So Noah and the Beebops set off on an adventure, often involving air travel, pirates, policemen, cannonballs, submarines, the drinking of fluffies and the eating of lollycake. There is little movement. He lies or sits beside me and I voice the Beebops and make them walk or wriggle or leap as stage directions require, but the game is almost entirely verbal. I try not to direct the plotlines, except when the tedium of repetition forces me to seek a little variation. At three years old Noah is producing fiction, and finds the exercise addictively compelling.
This is what kids do. All of them. Eavesdrop on their games, and they are developing characters and stories and timelines and narrative tension. Look at the young of other species and they all play, for this is the way little animals learn the necessary skills to survive and become big animals. Carnivores play at stalking and catching and killing. Herbivores play at leaping and dodging and evading. Social animals of whatever dietary habit play in groups, developing the social nuances which make their herd or flock or gaggle or murder or pod viable. So, why do little humans play by creating fiction?

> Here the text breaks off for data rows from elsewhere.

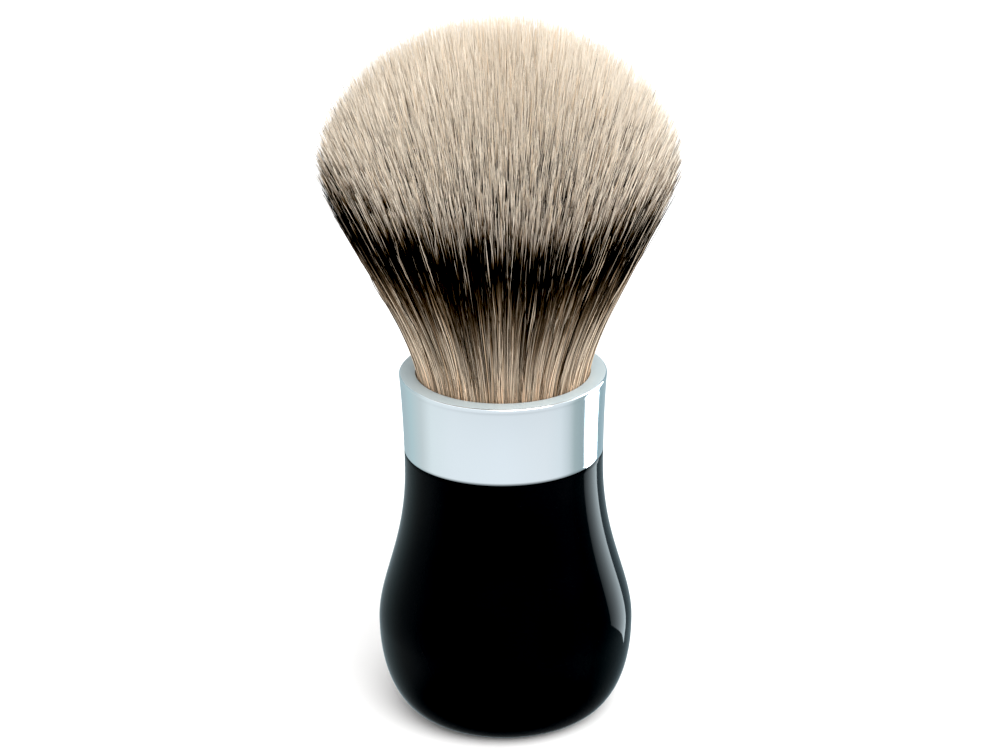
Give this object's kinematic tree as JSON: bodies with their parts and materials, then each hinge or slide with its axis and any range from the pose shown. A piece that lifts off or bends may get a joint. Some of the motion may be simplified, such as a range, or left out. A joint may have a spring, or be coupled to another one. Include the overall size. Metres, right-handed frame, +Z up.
{
  "type": "shaving brush",
  "caption": "Shaving brush: round glossy handle with a waist, plated metal collar and a domed hair knot that flexes in two directions.",
  "frame": {"origin": "centre of the flat base that the brush stands on", "axes": "+Z up along the handle's axis to the hair tips; the brush is round about it, and -Y is the side that faces the viewer"},
  "size_m": [0.0496, 0.0496, 0.1023],
  "materials": {
    "black_resin": "black cast resin, polished to a deep gloss",
    "cap_plastic": "black moulded plastic, satin",
    "plain_steel": "turned steel, oiled",
    "screw_steel": "stainless steel",
    "plated_metal": "bright chrome plate on turned brass",
    "seal_rubber": "black nitrile rubber",
    "cup_aluminium": "drawn aluminium, dull",
    "knot_resin": "cured amber epoxy",
    "binding_twine": "waxed linen twine",
    "hair": "badger-type hair: cream tips, a black band, beige to brown below"
  },
  "bodies": {
    "handle": {"handle_body": "black_resin", "base_cap": "cap_plastic", "counterweight": "plain_steel", "tie_screw": "screw_steel", "lock_washer": "screw_steel", "collar": "plated_metal", "collar_seal": "seal_rubber", "knot_cup": "cup_aluminium", "knot_plug": "knot_resin", "knot_binding": "binding_twine", "hair_root": "hair"},
    "neck": {"hair_neck": "hair"},
    "head": {"hair_head": "hair"}
  },
  "joints": [
    {"name": "hair_nod", "type": "hinge", "parent": "handle", "child": "neck", "pos_m": [0, 0, 0.057], "axis": [1, 0, 0], "range_deg": [-25, 25], "stiffness_Nm_per_rad": 0.15},
    {"name": "hair_sway", "type": "hinge", "parent": "neck", "child": "head", "pos_m": [0, 0, 0.065], "axis": [0, 1, 0], "range_deg": [-25, 25], "stiffness_Nm_per_rad": 0.15}
  ]
}
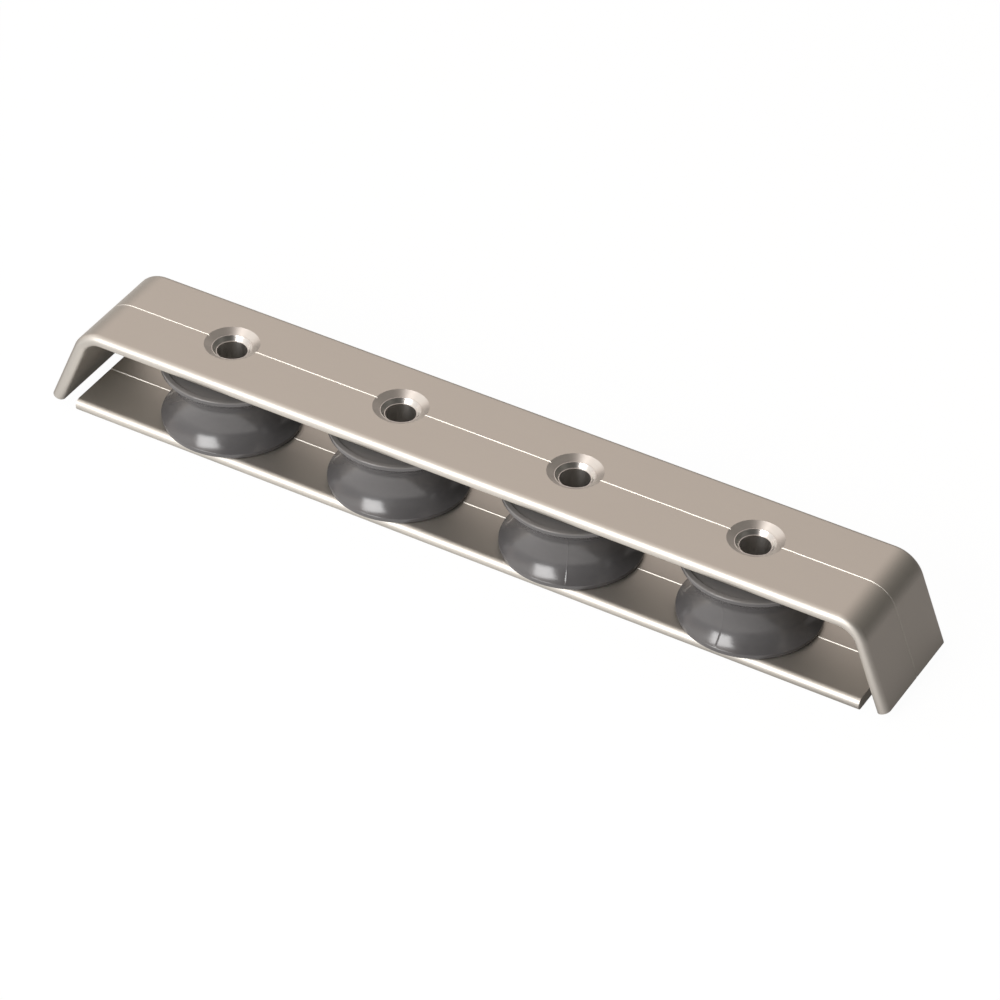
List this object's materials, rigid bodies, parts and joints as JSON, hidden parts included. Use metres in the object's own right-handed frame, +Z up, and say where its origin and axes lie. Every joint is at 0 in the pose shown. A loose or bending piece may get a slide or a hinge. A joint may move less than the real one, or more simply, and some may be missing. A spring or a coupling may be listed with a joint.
{
  "type": "deck organizer",
  "caption": "Low organizer with a row of plain-bearing sheaves on tubular bushes between a flat base plate and a bent-down, countersunk top plate.",
  "frame": {"origin": "centre of the base plate's underside, on the deck", "axes": "+X along the row of sheaves, +Y across the plates, +Z up from the deck along the sheave axes"},
  "size_m": [0.2746, 0.042, 0.0301],
  "materials": {
    "anodised_bar": "satin anodised",
    "stainless": "turned",
    "sheave_plastic": "glossy moulded"
  },
  "bodies": {
    "frame": {"top_plate": "anodised_bar", "base_plate": "anodised_bar", "bush_1": "stainless", "bush_2": "stainless", "bush_3": "stainless", "bush_4": "stainless"},
    "sheave_1": {"sheave_1": "sheave_plastic"},
    "sheave_2": {"sheave_2": "sheave_plastic"},
    "sheave_3": {"sheave_3": "sheave_plastic"},
    "sheave_4": {"sheave_4": "sheave_plastic"}
  },
  "joints": [
    {"name": "sheave_1_spin", "type": "hinge", "parent": "frame", "child": "sheave_1", "pos_m": [-0.0855, 0, 0.015], "axis": [0, 0, 1], "continuous": true},
    {"name": "sheave_2_spin", "type": "hinge", "parent": "frame", "child": "sheave_2", "pos_m": [-0.0285, 0, 0.015], "axis": [0, 0, 1], "continuous": true},
    {"name": "sheave_3_spin", "type": "hinge", "parent": "frame", "child": "sheave_3", "pos_m": [0.0285, 0, 0.015], "axis": [0, 0, 1], "continuous": true},
    {"name": "sheave_4_spin", "type": "hinge", "parent": "frame", "child": "sheave_4", "pos_m": [0.0855, 0, 0.015], "axis": [0, 0, 1], "continuous": true}
  ]
}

The purpose of play is skill development, and several different layers of skills are being worked on simultaneously. So he sits with his lego, and is learning all manner of things about the manipulation of physical objects. He is facing obstacles and solving problems. And as he negotiates with his cousins about who gets to use that particular size of tyre he is learning useful social skills. But all the time, threading its way through the play is this overriding element of fiction: there is a plot being developed and improvised. And sitting down with me and the Beebops there is pretty much nothing other than the fiction. I think he, and all children play this way because it is an essential human skill to be learned and developed. We are, all of us, adepts at producing fiction, because that is how we are in the world. We are here as part of this vast multifaceted event we call the universe and we make sense of all that is happening around us by the powerful device of fiction: we make up a story which explains the world, and this story becomes self affirming because it becomes a kind of filter through which we experience all that is happening around us.
Of course, by watching his favourite videos with him I can see where many of his plot themes come from, and I am reminded that our work with fiction is two fold. We produce and we hear stories and these two processes are inextricably entangled. And as his grandfather I am faced with my share of responsibility for his development: how do I foster his ability to tell stories that are as true as they might possibly be? And how do I monitor what stories he is being told, for these are surely and indelibly shaping who and what he is.